Against Spain, Martinez rolled the dice with two double substitutions late on, chasing the equaliser. Ronaldo stayed on. Of course he did. Even now, even like this, he remains the man you hesitate to take off, the one you fear might still produce something from nothing.

This time, nothing came.

No World Cup, but no regrets

Ronaldo will leave the World Cup stage without the medal he craved most. His trophy cabinet, already overflowing from Sporting Lisbon to Manchester United, Real Madrid, Juventus and now Al Nassr, will always have that one glaring gap.

He has conquered Europe multiple times. He has carried clubs, carried nations, carried expectations. But he will not be a World Cup winner.

On the eve of this final match, he had tried to frame it differently: “I am not going to be more Cristiano Ronaldo or less because I win the World Cup.” It sounded like a man bracing himself for both possibilities.
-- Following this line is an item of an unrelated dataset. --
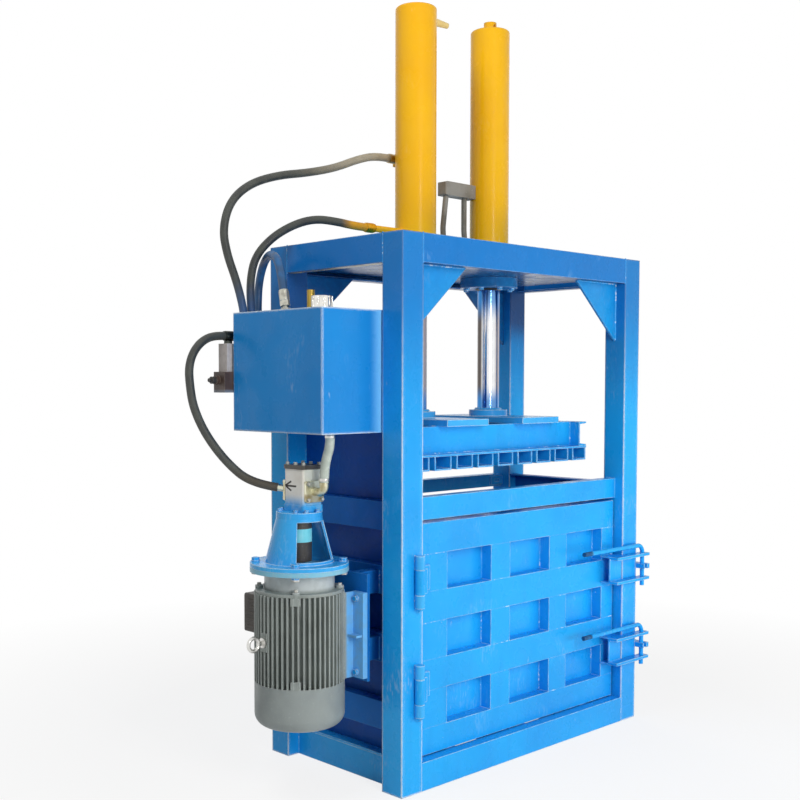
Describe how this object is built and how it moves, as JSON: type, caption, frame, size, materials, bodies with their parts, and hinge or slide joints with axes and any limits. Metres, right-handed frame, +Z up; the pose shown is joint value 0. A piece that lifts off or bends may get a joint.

Now only one remains. No fairytale, no last dance with the trophy, just a long, lonely walk off a pitch in Texas and the promise that he will “go away and think about what comes next.”

For the first time in a generation, the future of international football will be written without him at its centre. The question now is not what more Cristiano Ronaldo can win, but how he chooses to live with everything he already has.